I want to be a bricolager. A bricolagette even. Maybe do a little tinkering on the side. It's the MacGyver degree.

Friday, December 22, 2006

errata

Here are some things that I think need correcting:

  • The scent they use to disinfect the bathrooms at work is that pungent fake green apple smell. I don't know. Perhaps I don't want to be thinking about the taste of Jolly Ranchers during the elimination rite. Unless, of course, I just ate a bag of them. Then I'd deserve the noxious combo.

  • When a driver approaches a busy intersection with the intent to make a left turn and doesn't pull out into the intersection (in case the only opportunity to turn comes when the light turns yellow) I think the driver directly behind The Timid One should be able to ram them gently into the correct position. Otherwise, you end up sitting through the light cycle several times while Mr. Clueless waits for a sign from god or something while I am visualizing getting out of my car, marching over to their window and explaining to them, in my most flowery language, that city driving is not for pussies like them.

  • I love Christmas. Not the shopping part. Not the god part. Just the festive, family, friends and food part. However, I have recently discovered that my allotment of holiday spirit is finite. I went to the Post Office this past Monday. Most of my shipping had been done the week before, and I just had few items left. It was 7 a.m. and I stood in line behind the blessed automatic postal machine.

    I fucking love the automatic postal machine. And I am fast. So the two people ahead of me get finished and I begin my speedy little screen input when a woman gets in line behind me with an assortment of large packages. She's just inside my personal space and her body language is screaming impatience. Oh, for fucksake, I think, you'd better hope the poor sap behind you has more patience than you do, bitch. It's here where I begin to realize that my holiday spirit could be drained before the day had even gotten started.

    I place my last item on the scale, a small gift for our host daughter and her family in Finland, and Nosy Pissypants says abruptly "You can't use the machine for International." I soon learn that she has never used the holy machine (which she doesn't deserve–the regular cattle line is already snaking outside the large post office area and that's where she belongs) and she's trying to tell me, High Priestess of Automatic Interfaces, how to use it. We are not amused. I turn to her and say, "That's funny, the screen says I CAN ship internationally." At which point I turn and press the clearly visible International button and began typing "Finland" on the keyboard...maybe a little slower than I'd been typing before her arrival.

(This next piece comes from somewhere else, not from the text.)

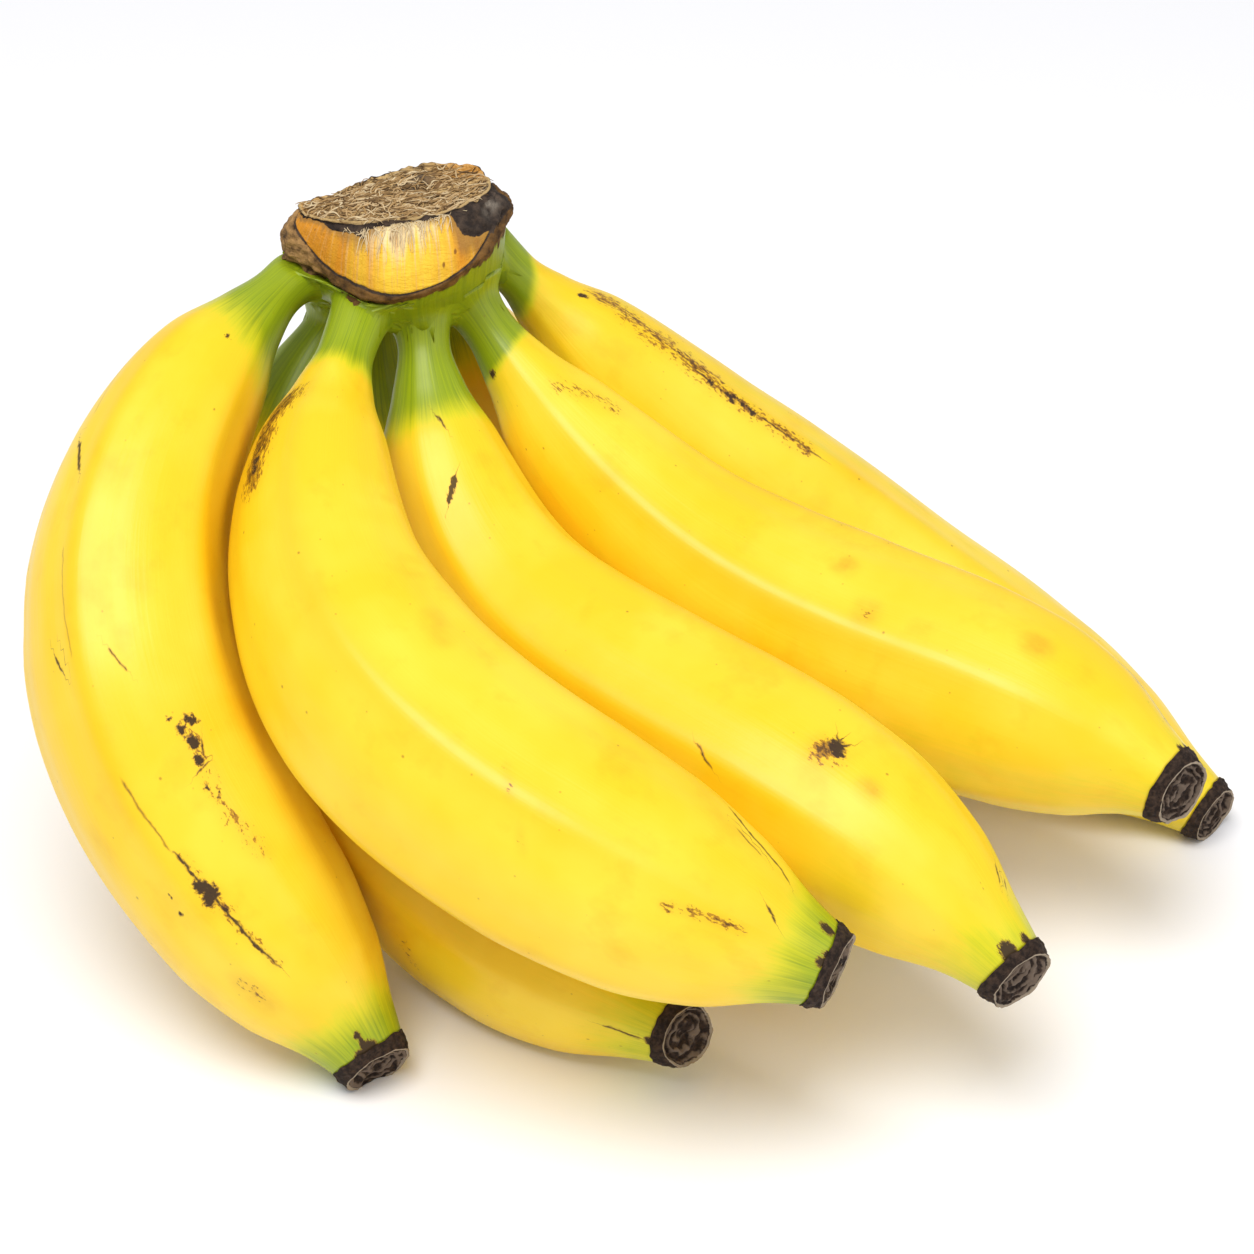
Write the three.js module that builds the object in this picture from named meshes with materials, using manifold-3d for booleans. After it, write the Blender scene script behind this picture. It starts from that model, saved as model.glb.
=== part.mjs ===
// A bunch of bananas lying on its lower fingers, with the cut crown up at the left and the tips at the front.
// Millimetres, +Z up. -Y is the side the bunch is looked at from, and the floor is z = 0.
import * as THREE from 'three';
import { mergeVertices } from 'three/addons/utils/BufferGeometryUtils.js';
import Module from 'manifold-3d';

// Driving dimensions
const GAP = 0.3; // between two pieces that touch
const SIDES = 20; // round a finger, four to each of its five ridges
const RINGS = 22; // along a finger
const RIDGE = 0.03; // how far a ridge stands out, in parts of the radius
const FLOWER_END_LENGTH = 4.5;
const FLOWER_END_SIDES = 10;
const MIDDLE = new THREE.Vector3(5.8, -0.08, 0); // of the bunch seen from above, moved to the origin

// Thickness along a finger, as [part of the length from the crown, part of the full radius]
const GIRTH = [
  [0, 0.27],
  [0.05, 0.25],
  [0.1, 0.36],
  [0.16, 0.58],
  [0.23, 0.72],
  [0.32, 0.83],
  [0.43, 0.95],
  [0.55, 1],
  [0.67, 1],
  [0.78, 0.93],
  [0.87, 0.74],
  [0.94, 0.46],
  [1, 0.28],
];

// Each finger's centre line runs from its root in the crown to the middle of its flower end.
// It sets out towards "leave" and comes in from "arrive". The radius is the thickest one. A belly over 1
// puts the thickest stretch nearer the tip. The roll turns the five ridges round the centre line, in degrees.
const FINGERS = [
  {
    root: [-58.6, 34, 107.5],
    leave: [-129, -51, 81],
    arrive: [-60, -60, 24],
    tip: [-44, -82, 4],
    radius: 19.7,
    belly: 1.06,
    roll: 28,
  },
  {
    root: [-49, 24, 103.5],
    leave: [-75, -61, 70],
    arrive: [-18, -85, 63],
    tip: [37, -97, 41],
    radius: 21,
    belly: 1.11,
    roll: 8,
  },
  {
    root: [-39, 27, 102],
    leave: [-35, -22, 28],
    arrive: [21, -42, 68],
    tip: [69, -91, 33],
    radius: 19.4,
    belly: 0.97,
    roll: -25,
  },
  {
    root: [-34, 36, 104],
    leave: [19, -6, 29],
    arrive: [53, -10, 55],
    tip: [102, -48, 41],
    radius: 19.9,
    belly: 1.15,
    roll: 8,
  },
  {
    root: [-27, 46, 103],
    leave: [29, 45, 38],
    arrive: [67, 22, 27],
    tip: [117, -9, 5],
    radius: 18.6,
    belly: 0.95,
    roll: 6,
  },
  {
    root: [-50, 39, 99],
    leave: [-96, 21, 56],
    arrive: [-52, -37, 11],
    tip: [12, -82, 13],
    radius: 18.3,
    belly: 1.05,
    roll: 0,
  },
  {
    root: [-49, 48, 96],
    leave: [-56, 52, 22],
    arrive: [-11, -2, 14],
    tip: [53, -46, 18],
    radius: 18.2,
    belly: 1,
    roll: 0,
  },
  {
    root: [-36, 50, 94],
    leave: [-29, 105, 12],
    arrive: [0, 95, 7],
    tip: [62, 56, 28],
    radius: 18.5,
    belly: 1,
    roll: 0,
  },
];

// Level outlines of the crown from its underside to its torn top: the height of the middle, the middle in
// x and y, the half widths in x and y, how far the outline climbs to its right, at both ends and to its back,
// how far its front left corner is drawn back, and how far its back is skewed.
const CROWN_SIDES = 28;
const CROWN_LEVELS = [
  { z: 91, x: -46, y: 42, wide: 9, deep: 7, right: 0, ends: 0, back: 0, corner: 0, skew: 0 },
  { z: 95, x: -46, y: 41, wide: 16, deep: 13, right: 0, ends: 0, back: 0, corner: 1, skew: 0 },
  { z: 100.5, x: -44.5, y: 39, wide: 20, deep: 16.5, right: 1, ends: 0.5, back: 0, corner: 3, skew: 0 },
  { z: 105.5, x: -44, y: 36, wide: 20.8, deep: 19.3, right: 2, ends: 2, back: 0, corner: 6, skew: 0 },
  { z: 108.3, x: -43.5, y: 34, wide: 20.8, deep: 19.2, right: 3, ends: 4.5, back: 0, corner: 6, skew: 0 },
  { z: 109.3, x: -43.5, y: 33.5, wide: 21.8, deep: 20, right: 3, ends: 5, back: 0, corner: 6, skew: 0 },
  { z: 111.3, x: -43.5, y: 33.5, wide: 21.3, deep: 19, right: 3, ends: 5, back: -2.5, corner: 5, skew: 0 },
  { z: 117, x: -43.5, y: 33, wide: 19.5, deep: 14.5, right: 3, ends: 2, back: -2.5, corner: 2, skew: 1.5 },
  { z: 120.8, x: -43.5, y: 33, wide: 18, deep: 10, right: 2, ends: 0, back: 0, corner: 0, skew: 3 },
];

const wasm = await Module();
wasm.setup();

// A closed geometry as a solid for cutting and joining
function solidOf(geometry) {
  const bare = new THREE.BufferGeometry();
  bare.setIndex(geometry.index);
  bare.setAttribute('position', geometry.attributes.position);
  const merged = mergeVertices(bare, 1e-4);
  return new wasm.Manifold(
    new wasm.Mesh({
      numProp: 3,
      vertProperties: new Float32Array(merged.attributes.position.array),
      triVerts: new Uint32Array(merged.index.array),
    }),
  );
}

// A solid back as a geometry
function geometryOf(solid) {
  const mesh = solid.getMesh();
  const geometry = new THREE.BufferGeometry();
  geometry.setAttribute('position', new THREE.BufferAttribute(mesh.vertProperties.slice(), 3));
  geometry.setIndex(new THREE.BufferAttribute(mesh.triVerts.slice(), 1));
  geometry.computeVertexNormals();
  return geometry;
}

// The value at one place between the stations of a list, with no overshoot: each station's slope is the
// harmonic mean of its two neighbouring slopes, or level where they differ in sign.
function smoothly(stations, place) {
  const slope = (i) => (stations[i + 1][1] - stations[i][1]) / (stations[i + 1][0] - stations[i][0]);
  const last = stations.length - 1;
  const through = (i) => {
    if (i === 0) return slope(0);
    if (i === last) return slope(last - 1);
    const before = slope(i - 1);
    const after = slope(i);
    return before * after > 0 ? (2 * before * after) / (before + after) : 0;
  };
  let i = 0;
  while (i < last - 1 && place > stations[i + 1][0]) i += 1;
  const width = stations[i + 1][0] - stations[i][0];
  const t = (place - stations[i][0]) / width;
  const [low, high] = [stations[i][1], stations[i + 1][1]];
  const curveUp = (1 + 2 * t) * (1 - t) ** 2 * low + t * t * (3 - 2 * t) * high;
  return curveUp + width * t * (1 - t) * ((1 - t) * through(i) - t * through(i + 1));
}

function centreLine({ root, leave, arrive, tip }) {
  const points = [root, leave, arrive, tip].map((p) => new THREE.Vector3(...p).sub(MIDDLE));
  return new THREE.CubicBezierCurve3(...points);
}

// A cylinder bent along part of a centre line. Its radius at each place and turn comes from a function.
// Turn 0 is the outer side of the bend.
function sweep(line, from, to, sides, rings, radiusAt) {
  const { v0, v1, v2, v3 } = line;
  const outward = v1.clone().add(v2).sub(v0).sub(v3);
  const geometry = new THREE.CylinderGeometry(1, 1, 1, sides, rings);
  const position = geometry.attributes.position;
  for (let i = 0; i < position.count; i += 1) {
    const place = from + (to - from) * (0.5 - position.getY(i));
    const across = Math.hypot(position.getX(i), position.getZ(i));
    const turn = Math.atan2(position.getZ(i), position.getX(i));
    const ahead = line.getTangentAt(place);
    const out = outward.clone().addScaledVector(ahead, -outward.dot(ahead)).normalize();
    const side = new THREE.Vector3().crossVectors(ahead, out);
    const radius = across * radiusAt(place, turn);
    const point = line.getPointAt(place);
    point.addScaledVector(out, radius * Math.cos(turn)).addScaledVector(side, radius * Math.sin(turn));
    position.setXYZ(i, point.x, point.y, point.z);
  }
  return geometry;
}

function fingerGeometry(finger, grow) {
  const line = centreLine(finger);
  const end = 1 - (FLOWER_END_LENGTH + GAP) / line.getLength();
  const roll = THREE.MathUtils.degToRad(finger.roll);
  const radiusAt = (place, turn) => {
    const ridge = 1 + RIDGE * Math.sin(Math.PI * place) * Math.cos(5 * (turn - roll));
    return finger.radius * smoothly(GIRTH, place ** finger.belly) * ridge + grow;
  };
  return sweep(line, 0, end, SIDES, RINGS, radiusAt);
}

// The dried flower remains: a short stub with a ridged collar, wider than the finger's end
function flowerEndGeometry(finger) {
  const line = centreLine(finger);
  const start = 1 - FLOWER_END_LENGTH / line.getLength();
  const radiusAt = (place) => {
    const part = (place - start) / (1 - start);
    return finger.radius * GIRTH.at(-1)[1] * (1 + 0.12 * Math.sin(Math.PI * part));
  };
  return sweep(line, start, 1, FLOWER_END_SIDES, 3, radiusAt);
}

// The crown: a cylinder whose rings follow the level outlines
function crownGeometry(grow) {
  const rings = CROWN_LEVELS.length - 1;
  const geometry = new THREE.CylinderGeometry(1, 1, rings, CROWN_SIDES, rings);
  const position = geometry.attributes.position;
  for (let i = 0; i < position.count; i += 1) {
    const level = CROWN_LEVELS[Math.round(position.getY(i) + rings / 2)];
    const east = position.getX(i);
    const north = -position.getZ(i);
    const up = Math.sign(position.getY(i)) * (Math.abs(position.getY(i)) === rings / 2 ? grow : 0);
    const drawnBack = east < 0 && north < 0 ? 4 * level.corner * (east * north) ** 2 : 0;
    const skewed = north > 0 ? 2 * level.skew * east * north : 0;
    position.setXYZ(
      i,
      level.x + (level.wide + grow) * east - MIDDLE.x,
      level.y + (level.deep + grow) * north + drawnBack + skewed - MIDDLE.y,
      level.z + level.right * east + level.ends * east * east + level.back * north + up,
    );
  }
  return geometry;
}

// Everything below the floor, which the lowest fingers are pressed flat against
function groundSolid() {
  const ground = new THREE.BoxGeometry(400, 400, 100);
  ground.translate(0, 0, -50);
  return solidOf(ground);
}

function named(name, solid, color, roughness) {
  const mesh = new THREE.Mesh(
    geometryOf(solid),
    new THREE.MeshStandardMaterial({ color, roughness, metalness: 0 }),
  );
  mesh.name = name;
  return mesh;
}

const bunch = new THREE.Group();
bunch.add(named('crown', solidOf(crownGeometry(0)), '#8a6a3c', 0.85));

const crownRoom = solidOf(crownGeometry(GAP));
const ground = groundSolid();
FINGERS.forEach((finger, i) => {
  const body = solidOf(fingerGeometry(finger, 0)).subtract(crownRoom).subtract(ground);
  bunch.add(named(`finger_${i + 1}`, body, '#f7d31e', 0.42));
  const flowerEnd = solidOf(flowerEndGeometry(finger)).subtract(ground);
  bunch.add(named(`flower_end_${i + 1}`, flowerEnd, '#3a2c24', 0.9));
});

export default bunch;
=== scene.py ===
import math
import bpy
import numpy as np
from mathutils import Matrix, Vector


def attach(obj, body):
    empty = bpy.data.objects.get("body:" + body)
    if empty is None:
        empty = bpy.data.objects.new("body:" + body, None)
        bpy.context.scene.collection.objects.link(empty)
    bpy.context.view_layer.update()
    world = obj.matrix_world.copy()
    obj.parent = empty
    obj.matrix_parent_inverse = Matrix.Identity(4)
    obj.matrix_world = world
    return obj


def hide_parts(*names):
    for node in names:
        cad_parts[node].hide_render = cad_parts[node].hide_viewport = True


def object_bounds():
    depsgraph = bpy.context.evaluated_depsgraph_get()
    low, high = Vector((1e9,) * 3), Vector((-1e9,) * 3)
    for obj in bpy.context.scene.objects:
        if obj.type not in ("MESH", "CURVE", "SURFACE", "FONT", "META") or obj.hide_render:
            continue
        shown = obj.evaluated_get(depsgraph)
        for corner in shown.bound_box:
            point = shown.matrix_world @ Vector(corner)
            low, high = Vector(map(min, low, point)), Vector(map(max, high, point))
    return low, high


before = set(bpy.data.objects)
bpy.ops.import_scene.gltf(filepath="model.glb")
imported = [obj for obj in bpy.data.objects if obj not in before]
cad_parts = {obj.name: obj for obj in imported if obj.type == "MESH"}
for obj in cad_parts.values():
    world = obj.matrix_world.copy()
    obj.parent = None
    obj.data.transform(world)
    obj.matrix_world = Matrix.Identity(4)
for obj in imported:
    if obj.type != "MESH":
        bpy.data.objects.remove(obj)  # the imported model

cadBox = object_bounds()
print("frame loaded:", len(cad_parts), "nodes")

# A bunch of bananas. Shapes are worked out in millimetres and go into the meshes in metres.
middle = np.array([5.8, -0.08, 0.0])  # of the bunch seen from above, moved to the origin
toMetres = 0.001


# Small helpers

def linearColour(hexText):
    # sRGB to linear: c / 12.92 up to 0.04045, above it ((c + 0.055) / 1.055) to the power 2.4
    channels = [int(hexText[i:i + 2], 16) / 255 for i in (1, 3, 5)]
    return tuple(c / 12.92 if c <= 0.04045 else ((c + 0.055) / 1.055) ** 2.4 for c in channels) + (1.0,)


def stepBetween(low, high, value):
    # 0 below low, 1 above high and 3t^2 - 2t^3 between them
    t = np.clip((value - low) / (high - low), 0, 1)
    return t * t * (3 - 2 * t)


def smoothly(stations, place):
    # a curve through [place, value] stations with no overshoot: cubic Hermite spans, each station's slope
    # being the harmonic mean of its two neighbouring slopes, or level where they differ in sign
    at, value = np.array(stations, float).T
    step = np.diff(value) / np.diff(at)
    product = step[:-1] * step[1:]
    inner = np.where(product > 0, 2 * product / np.where(product > 0, step[:-1] + step[1:], 1), 0)
    slope = np.concatenate([step[:1], inner, step[-1:]])
    i = np.clip(np.searchsorted(at, place, side="right") - 1, 0, len(at) - 2)
    width = at[i + 1] - at[i]
    t = (place - at[i]) / width
    level = (1 + 2 * t) * (1 - t) ** 2 * value[i] + t * t * (3 - 2 * t) * value[i + 1]
    return level + width * t * (1 - t) * ((1 - t) * slope[i] - t * slope[i + 1])


noiseTable = np.random.default_rng(11).uniform(-1, 1, 4096)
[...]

    After I get my international stamp, I walk over to the big drop contraption and put in each regulation-sized box. On the last one, the barrel jams. I am so tempted to skip away. But I don't. I find a kindly but not confidence-inspiring postal employee and tell her that the box wasn't too big but it jammed anyway. The Procrastinating Know-It-All now standing in front the machine crabs loudly, "They didn't tell me the boxes have to fit in there!" "Well," I replied, "they do." And I felt my waning holiday spirit flutter back to life.

Sunday, December 03, 2006

how it sounds to me

Does anyone else hear Fruit of the Loom and automatically merge Fruit of the Loin with Fruit of the Womb? Anyone? This happens to me all the time.